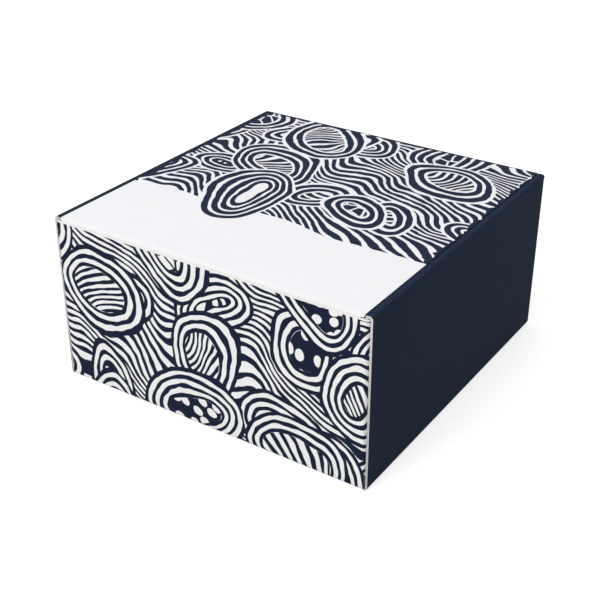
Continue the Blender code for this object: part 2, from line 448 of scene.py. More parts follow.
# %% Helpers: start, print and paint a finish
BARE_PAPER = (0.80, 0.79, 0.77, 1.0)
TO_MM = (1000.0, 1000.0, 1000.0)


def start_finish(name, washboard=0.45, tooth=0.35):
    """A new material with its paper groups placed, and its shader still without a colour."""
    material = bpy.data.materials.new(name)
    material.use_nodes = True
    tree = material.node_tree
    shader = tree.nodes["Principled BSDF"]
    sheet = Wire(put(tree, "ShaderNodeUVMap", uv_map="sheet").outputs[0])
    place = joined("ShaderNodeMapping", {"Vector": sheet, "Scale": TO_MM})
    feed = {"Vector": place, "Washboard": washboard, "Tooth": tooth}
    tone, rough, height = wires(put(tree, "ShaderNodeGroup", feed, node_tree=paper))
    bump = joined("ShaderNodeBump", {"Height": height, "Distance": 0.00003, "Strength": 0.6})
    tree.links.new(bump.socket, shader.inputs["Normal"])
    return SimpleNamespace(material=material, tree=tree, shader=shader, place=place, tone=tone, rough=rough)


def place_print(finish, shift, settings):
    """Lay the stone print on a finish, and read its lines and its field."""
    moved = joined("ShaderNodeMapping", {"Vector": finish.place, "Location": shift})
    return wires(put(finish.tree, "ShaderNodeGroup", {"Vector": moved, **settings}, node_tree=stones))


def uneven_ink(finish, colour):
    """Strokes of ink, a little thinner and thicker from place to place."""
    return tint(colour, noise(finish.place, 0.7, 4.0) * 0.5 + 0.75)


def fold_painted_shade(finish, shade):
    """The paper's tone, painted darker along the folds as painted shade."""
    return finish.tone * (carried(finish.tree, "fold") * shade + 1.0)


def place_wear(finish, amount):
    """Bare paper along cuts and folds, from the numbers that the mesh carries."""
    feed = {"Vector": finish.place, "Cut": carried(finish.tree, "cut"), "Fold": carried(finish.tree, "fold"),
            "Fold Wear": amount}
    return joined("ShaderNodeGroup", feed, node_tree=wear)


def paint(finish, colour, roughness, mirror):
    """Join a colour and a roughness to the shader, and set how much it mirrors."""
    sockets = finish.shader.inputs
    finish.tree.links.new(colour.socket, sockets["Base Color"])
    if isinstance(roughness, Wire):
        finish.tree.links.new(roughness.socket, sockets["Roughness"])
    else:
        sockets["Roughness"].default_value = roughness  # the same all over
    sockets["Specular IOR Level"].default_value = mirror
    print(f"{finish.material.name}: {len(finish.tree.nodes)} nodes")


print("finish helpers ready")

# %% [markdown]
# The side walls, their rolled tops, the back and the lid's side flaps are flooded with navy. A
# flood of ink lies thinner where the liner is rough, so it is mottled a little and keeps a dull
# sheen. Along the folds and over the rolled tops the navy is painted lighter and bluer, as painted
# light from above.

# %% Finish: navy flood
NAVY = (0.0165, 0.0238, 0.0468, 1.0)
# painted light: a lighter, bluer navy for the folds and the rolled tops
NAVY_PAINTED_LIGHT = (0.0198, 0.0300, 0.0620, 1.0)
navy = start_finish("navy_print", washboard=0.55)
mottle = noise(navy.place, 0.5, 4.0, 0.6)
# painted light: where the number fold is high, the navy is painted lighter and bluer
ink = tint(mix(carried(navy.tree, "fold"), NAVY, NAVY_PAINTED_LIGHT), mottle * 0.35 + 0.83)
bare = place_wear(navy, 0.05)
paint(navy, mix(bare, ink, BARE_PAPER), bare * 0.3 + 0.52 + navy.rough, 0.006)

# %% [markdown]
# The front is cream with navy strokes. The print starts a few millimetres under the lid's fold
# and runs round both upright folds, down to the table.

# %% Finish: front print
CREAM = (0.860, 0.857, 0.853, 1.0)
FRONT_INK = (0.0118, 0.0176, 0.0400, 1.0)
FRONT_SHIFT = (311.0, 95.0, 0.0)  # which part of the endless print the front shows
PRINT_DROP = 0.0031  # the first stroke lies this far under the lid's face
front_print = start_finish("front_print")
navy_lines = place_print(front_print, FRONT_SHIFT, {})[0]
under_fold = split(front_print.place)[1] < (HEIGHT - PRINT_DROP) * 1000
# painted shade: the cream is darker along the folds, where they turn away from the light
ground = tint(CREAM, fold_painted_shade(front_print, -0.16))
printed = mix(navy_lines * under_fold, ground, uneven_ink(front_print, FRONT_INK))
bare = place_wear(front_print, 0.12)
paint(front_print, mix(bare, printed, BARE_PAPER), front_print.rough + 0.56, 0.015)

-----

== Your task ==
Within the listing above, find every line containing the string "part" and return it.

== Exercise output ==
Continue the Blender code for this object: part 2, from line 448 of scene.py. More parts follow.
FRONT_SHIFT = (311.0, 95.0, 0.0)  # which part of the endless print the front shows